During this time, you can quickly peel 5 cloves of garlic and slice some ginger. Add them to the clay pot. Stick them in between the ribs. Let the heat to activate the aromatics. Clear a small space in the middle and add 1.5 tbsp of sugar. Just leave it there and let the sugar caramelize slowly.
Add 1/4 cup of Chinese cooking wine, 1/4 cup of soy sauce, 1 tbsp of dark soy sauce. Mix this really well. Pour in 2 cups of boiling hot water. You can heat up the water in the microwave or in a different pot in advance. Adjust the position of the ribs so they stay below the water.
Put the spices into a spice bag and add it to the clay pot: 1 star anise, 1.5 tsps. of Sichuan peppercorn, 1 cinnamon stick, 2 bay leaves, and a few red dry chilies. Let it simmer on low heat for 50 minutes.
50 minutes later, let’s check the doneness of the ribs. When you see the meat is pulling away from the bone like that, you know it is tender. Be sure to check the liquid amount as well because everybody’s stove and cookware is different. It should be just a little bit below the ribs. If you have too much liquid, you can crank up the heat to reduce it. If you have too little, you can add more hot water. Mine is perfect. Now I am going to add my snap peas. Other hard vegetables such as green beans, yard beans, carrot will also work.
Loosen up the noodles and lightly place them into the clay pot. Do not pad it down. We want it to be airy and fluffy, which allows circulation and ensures even cooking. Put on the lid. Switch the heat to medium-low and let it cook for 5 minutes. This is the “焖” technique that I mentioned in the beginning. The noodles are lifted by the ribs, so they are are not touching the braising liquid directly. We are using the steam to heat up the noodles.
I am using fresh ramen noodles. You can use other types, such as wonton noodles, egg noodles, lo mein noodles, even pasta will work. But they need to be fresh. Dry noodles from a package contain a very low water ratio, they won’t cook right in the pot. Most Asian markets will carry fresh noodles in their fridge or frozen section. If it is frozen, you have to defrost it in advance. If you have time, you can click here to learn how to make your own noodles.
5 minutes later, all the noodles are welted. Give it a nice mix to combine the sauce with the noodles. You can throw in some red chilies and cilantro as garnish. As you are stirring it, keep an eye on the sauce amount. When you see there is no more sauce at the bottom, turn off the heat. If you continue to cook, it will start to stick to the bottom.

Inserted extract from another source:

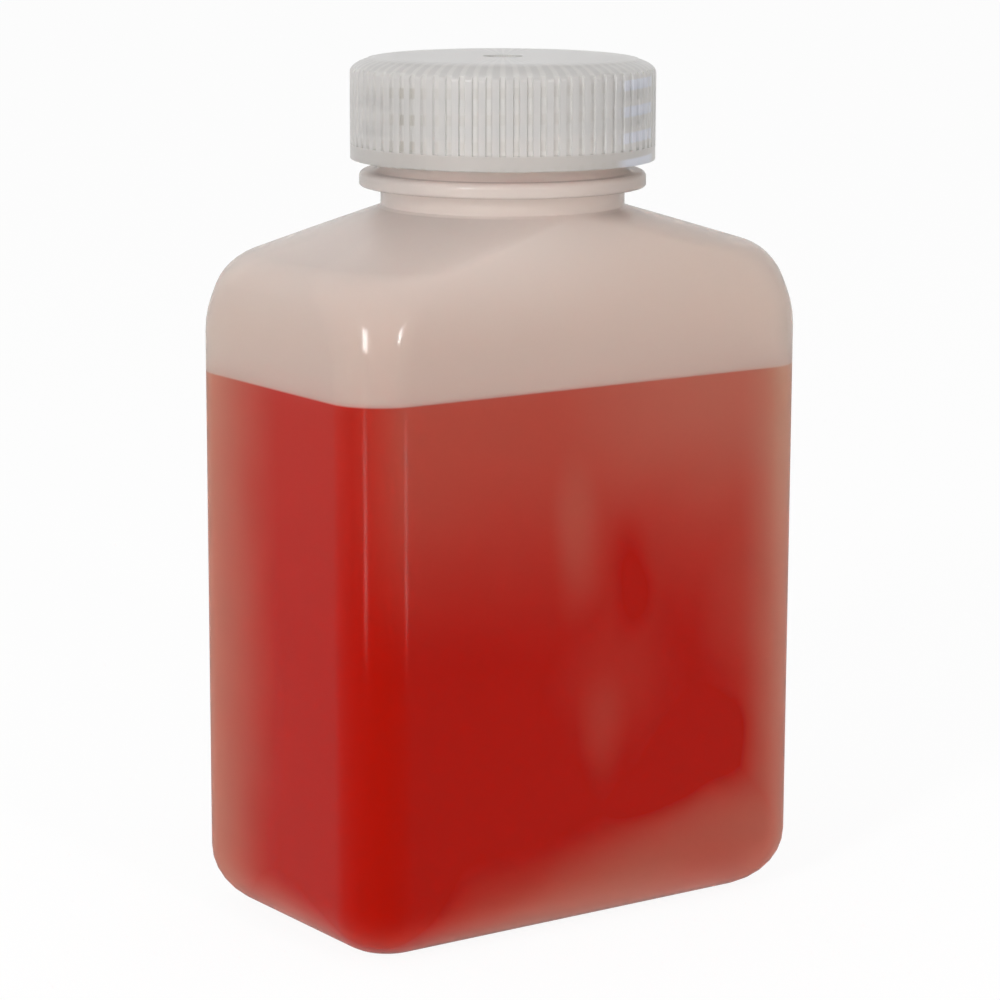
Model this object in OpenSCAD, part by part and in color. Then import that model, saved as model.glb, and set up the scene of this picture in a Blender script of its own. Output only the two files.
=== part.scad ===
// Rectangular media bottle: a blow-moulded bottle with soft lofted shoulders and a round
// screw neck, its ribbed screw cap, and the red medium that fills it.
// Millimetres, +Z up. The origin is the middle of the base, on the surface it stands on.
// X runs along the broad face and Y through the bottle from broad face to broad face.

/* [Body] */
// Width of the bottle across its broad face
body_w = 90; // [80:1:110]
// Depth of the bottle across its narrow face
body_d = 54.5; // [50:0.5:70]
// Wall thickness of the blown body
wall = 1.3; // [0.8:0.1:2]
// Radius of the four upright corners
corner_r = 9; // [6:0.5:12]
// Radius where the sides turn under into the base
heel_r = 10; // [6:0.2:12]
// Corner radius that is left where the heel meets the base
foot_corner_r = 3.5; // [2:0.5:6]
// Width of the flat rim that the bottle stands on
foot_rim = 4; // [2:0.5:6]
// Depth of the shallow push-up inside that rim
push_up = 1.4; // [0.8:0.1:2]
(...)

This smells amazing. The noodles have a deep brown flavorful look afterward. The texture is completely different than boiled noodles. They are chewy and firm in a pleasant way. The rib is very tender. I love easy one-pot recipes like this. So little prepping, and not too many dishes to wash. Perfect for a weeknight. You can even serve this whole pot on the table because clay pot can keep the food warm for a long time.